A small minority of streets impact most of the car traffic unfortunately. The efficiency of a given route from A to B is only as good as its smallest bottleneck. Cars can't just pass each other by squeezing through small holes in between each other like motorcycles or bicyclists or pedestrians on a sidewalk. So the one bottleneck cascades into a long line of traffic, and suddenly the whole commute is drastically altered. Much like the mysterious slowdowns on the freeway with no apparent accident or reason for the slowing, small slowdowns can have great ripple effects. For example, if you travel eastbound on Lincoln and then enter the park to get to Oak Street, the roadway narrows to one lane to cross the small pedestrian underpass. Then it immediately widens back to two lanes after 100 feet or so. A very small percentage of the road, but the backup stretches 6-8 times as long behind the initial narrowing. Same thing happens with small percentages of roads being restriped into bike lanes.
Cars can't just pass each other by squeezing through small holes in between each other like motorcycles or bicyclists or pedestrians on a sidewalk. So the one bottleneck cascades into a long line of traffic, and suddenly the whole commute is drastically altered.
This is pretty much an ironclad case for "it's good to get people to go from point A to point B in something other than a car"
Yes, exactly. And the city calls this policy "transit first," because it's rewritten the City Charter to include cycling as part of the official definition of "transit first." Hence, anything the city wants to do to screw up traffic they can now call "transit first."
Wait, so your complaint is that the striping of a road-- mind you, no bike lanes or anything here-- that doesn't pack as many auto lanes in as you think are necessary? Well, maybe that "pedestrian underpass" should be rebuilt! I mean, it is of course the earliest surviving example of a rebar structure in the entire united states, built by the actual inventor of the technology which is used by every single bridge, skyscraper, and major engineering project in the last eighty years-- but what does that matter when it comes to getting cars through a minute faster? Bulldoze it!
8 Comments:
Your title is incorrect.
These stats are commuting to work "starting" in San Francisco, not commuting TO work in San Francisco. The majority of drive alone commuters in the survey work outside San Francisco.
The majority of people working in San Francisco take public transit. 100,000 plus take BART to SF for work daily, before you even count MUNI or Caltrain riders.

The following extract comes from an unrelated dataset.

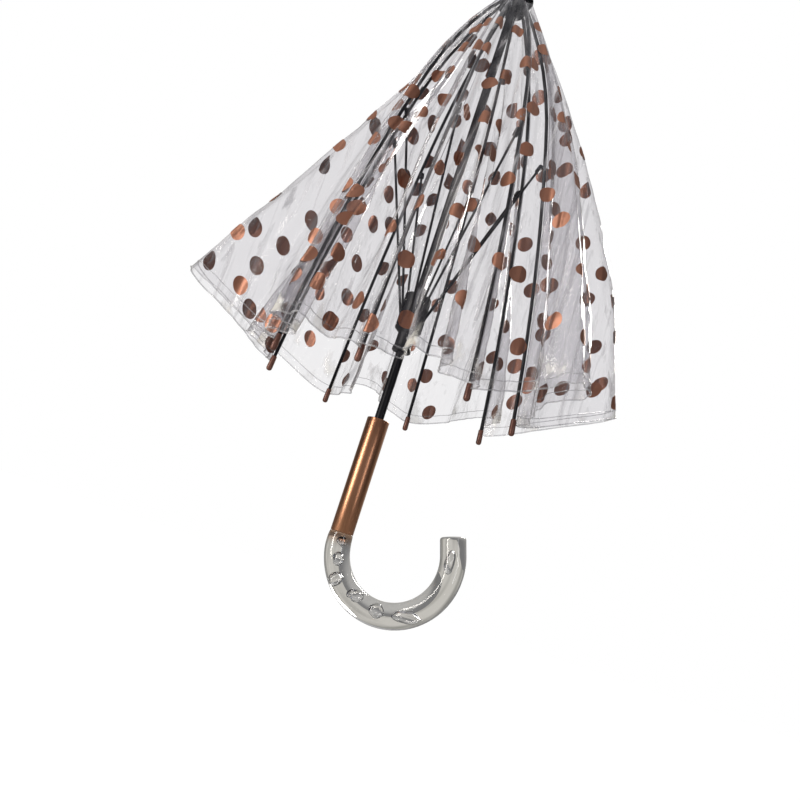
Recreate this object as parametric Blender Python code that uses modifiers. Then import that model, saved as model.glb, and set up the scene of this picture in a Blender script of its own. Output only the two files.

The number of people driving alone to work in SF is much lower, because real estate in the primary job centers is far too expensive to provide parking, and because the roadways to what is effectively an island will not accommodate that many cars.
"These stats are commuting to work 'starting' in San Francisco, not commuting TO work in San Francisco. The majority of drive alone commuters in the survey work outside San Francisco."
Seems like a pedantic distinction, since the numbers in the graphic are about how people who live in San Francisco get to work ("440,000residents commuting to work").
If you have a source showing exactly where all these "driving alone" and carpools starting in SF are going, I'd like to see it. The SF Transportation Fact Sheet used to provide numbers on vehicles coming in and out SF, with a gain of 35,500 vehicles on a typical workday(see page 3).
But the graphic shows the insignificance of bicycles in the context of the other "modes" of getting to work in SF. The city is redesigning our streets on behalf of a small minority of cyclists based on nothing but the hope that that will result in a significant increase in people ridng bikes in the city.
Redesigning a small minority of streets on behalf of a small minority of cyclists...
A small minority of streets impact most of the car traffic unfortunately. The efficiency of a given route from A to B is only as good as its smallest bottleneck. Cars can't just pass each other by squeezing through small holes in between each other like motorcycles or bicyclists or pedestrians on a sidewalk. So the one bottleneck cascades into a long line of traffic, and suddenly the whole commute is drastically altered. Much like the mysterious slowdowns on the freeway with no apparent accident or reason for the slowing, small slowdowns can have great ripple effects. For example, if you travel eastbound on Lincoln and then enter the park to get to Oak Street, the roadway narrows to one lane to cross the small pedestrian underpass. Then it immediately widens back to two lanes after 100 feet or so. A very small percentage of the road, but the backup stretches 6-8 times as long behind the initial narrowing. Same thing happens with small percentages of roads being restriped into bike lanes.
So really it is correct to say that we are "affecting a large majority of drivers" on behalf of a small minority of cyclists.
Cars can't just pass each other by squeezing through small holes in between each other like motorcycles or bicyclists or pedestrians on a sidewalk. So the one bottleneck cascades into a long line of traffic, and suddenly the whole commute is drastically altered.
This is pretty much an ironclad case for "it's good to get people to go from point A to point B in something other than a car"
Yes, exactly. And the city calls this policy "transit first," because it's rewritten the City Charter to include cycling as part of the official definition of "transit first." Hence, anything the city wants to do to screw up traffic they can now call "transit first."
Wait, so your complaint is that the striping of a road-- mind you, no bike lanes or anything here-- that doesn't pack as many auto lanes in as you think are necessary? Well, maybe that "pedestrian underpass" should be rebuilt! I mean, it is of course the earliest surviving example of a rebar structure in the entire united states, built by the actual inventor of the technology which is used by every single bridge, skyscraper, and major engineering project in the last eighty years-- but what does that matter when it comes to getting cars through a minute faster? Bulldoze it!